Records with modeling code:
+--

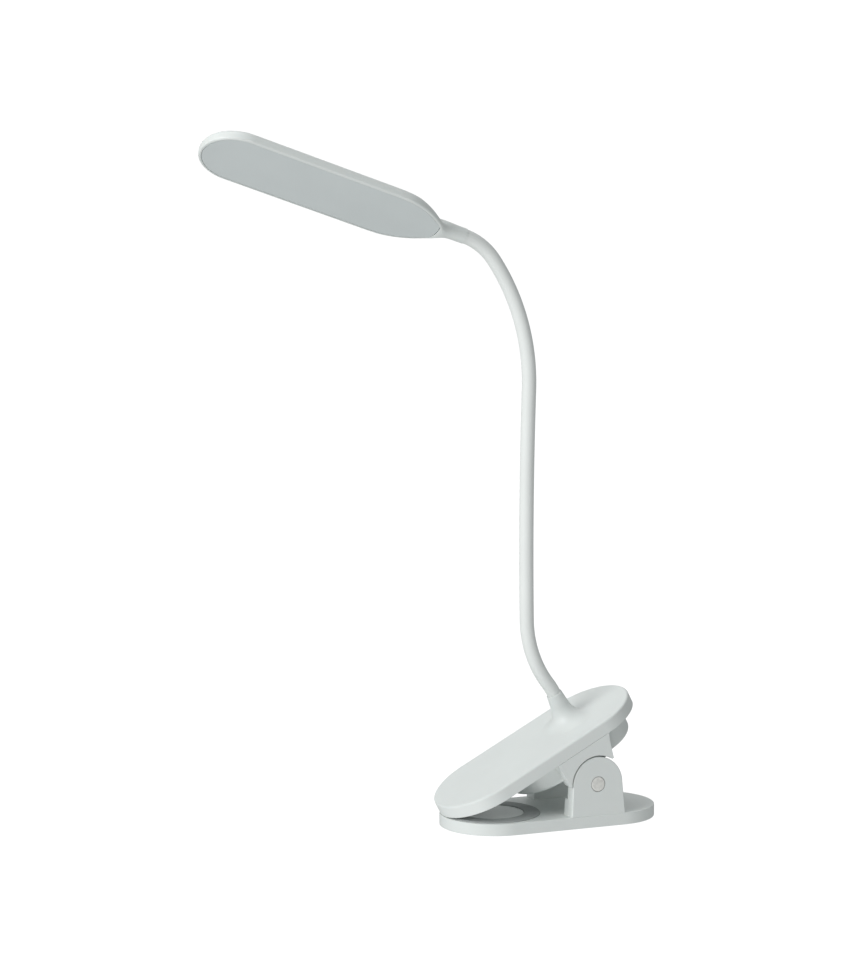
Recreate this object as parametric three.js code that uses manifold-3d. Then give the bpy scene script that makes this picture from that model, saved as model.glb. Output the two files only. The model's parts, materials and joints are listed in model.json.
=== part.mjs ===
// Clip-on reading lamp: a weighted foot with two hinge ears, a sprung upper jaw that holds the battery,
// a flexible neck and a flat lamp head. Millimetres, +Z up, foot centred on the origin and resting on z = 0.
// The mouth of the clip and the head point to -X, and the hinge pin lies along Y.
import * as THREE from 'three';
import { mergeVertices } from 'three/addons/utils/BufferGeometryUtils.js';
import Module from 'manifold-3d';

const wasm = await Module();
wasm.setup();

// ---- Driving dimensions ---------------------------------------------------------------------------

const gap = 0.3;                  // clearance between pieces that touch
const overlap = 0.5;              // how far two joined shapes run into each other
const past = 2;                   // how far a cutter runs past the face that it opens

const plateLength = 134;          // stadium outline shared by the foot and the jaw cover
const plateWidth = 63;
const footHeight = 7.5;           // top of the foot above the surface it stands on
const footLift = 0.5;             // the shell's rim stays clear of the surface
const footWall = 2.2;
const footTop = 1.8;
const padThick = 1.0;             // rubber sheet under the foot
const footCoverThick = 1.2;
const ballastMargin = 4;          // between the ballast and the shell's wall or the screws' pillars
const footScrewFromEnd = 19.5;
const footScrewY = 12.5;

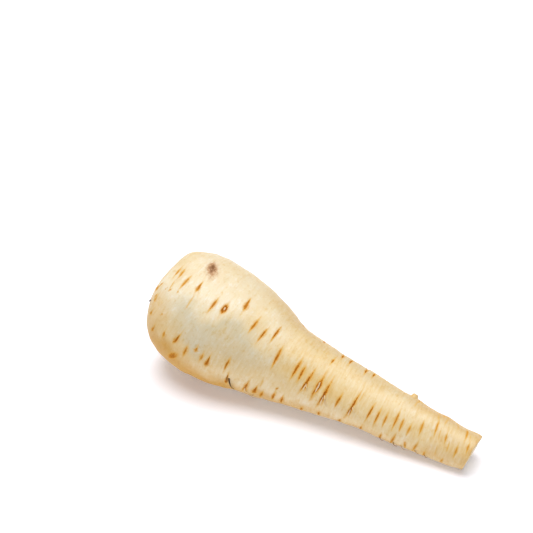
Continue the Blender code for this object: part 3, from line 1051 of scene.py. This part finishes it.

+--

*Task details*:
Extract each entry in full and write it down exactly.

*Written answer*:
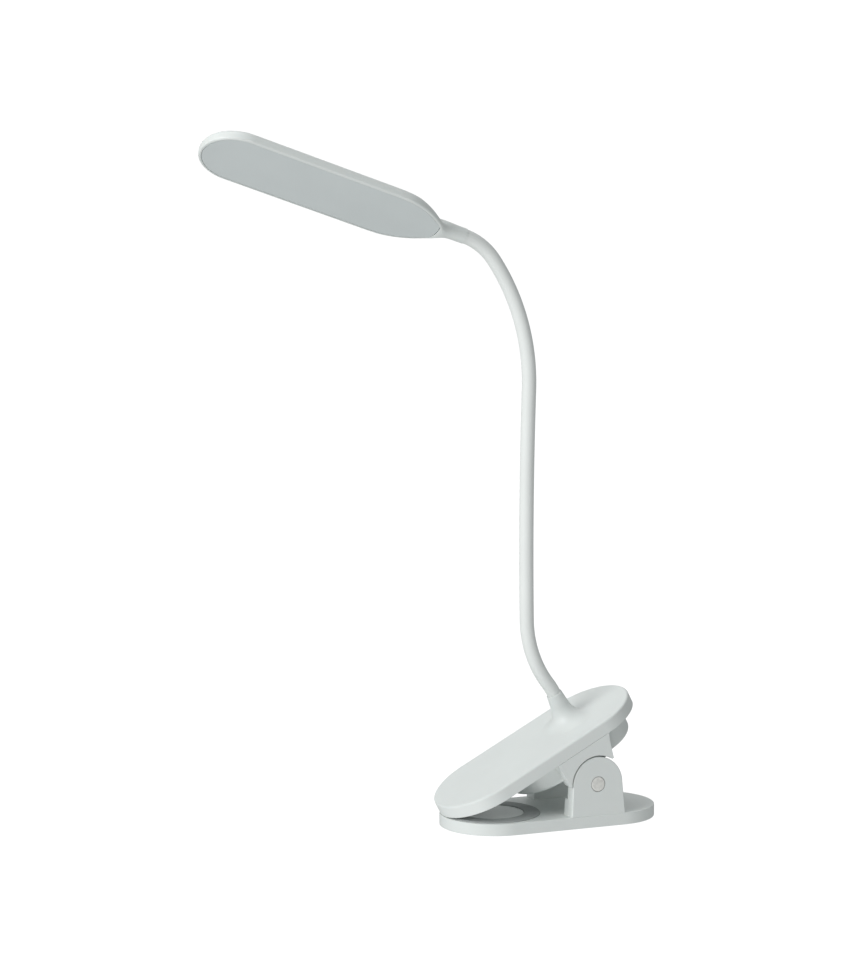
Recreate this object as parametric three.js code that uses manifold-3d. Then give the bpy scene script that makes this picture from that model, saved as model.glb. Output the two files only. The model's parts, materials and joints are listed in model.json.
=== part.mjs ===
// Clip-on reading lamp: a weighted foot with two hinge ears, a sprung upper jaw that holds the battery,
// a flexible neck and a flat lamp head. Millimetres, +Z up, foot centred on the origin and resting on z = 0.
// The mouth of the clip and the head point to -X, and the hinge pin lies along Y.
import * as THREE from 'three';
import { mergeVertices } from 'three/addons/utils/BufferGeometryUtils.js';
import Module from 'manifold-3d';

const wasm = await Module();
wasm.setup();

// ---- Driving dimensions ---------------------------------------------------------------------------

const gap = 0.3;                  // clearance between pieces that touch
const overlap = 0.5;              // how far two joined shapes run into each other
const past = 2;                   // how far a cutter runs past the face that it opens

const plateLength = 134;          // stadium outline shared by the foot and the jaw cover
const plateWidth = 63;
const footHeight = 7.5;           // top of the foot above the surface it stands on
const footLift = 0.5;             // the shell's rim stays clear of the surface
const footWall = 2.2;
const footTop = 1.8;
const padThick = 1.0;             // rubber sheet under the foot
const footCoverThick = 1.2;
const ballastMargin = 4;          // between the ballast and the shell's wall or the screws' pillars
const footScrewFromEnd = 19.5;
const footScrewY = 12.5;

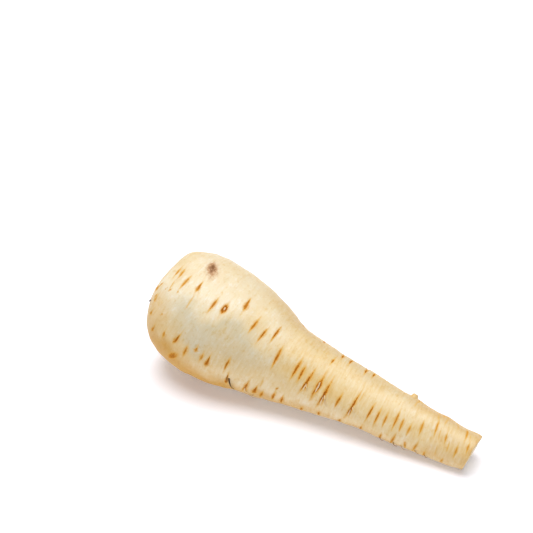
Continue the Blender code for this object: part 3, from line 1051 of scene.py. This part finishes it.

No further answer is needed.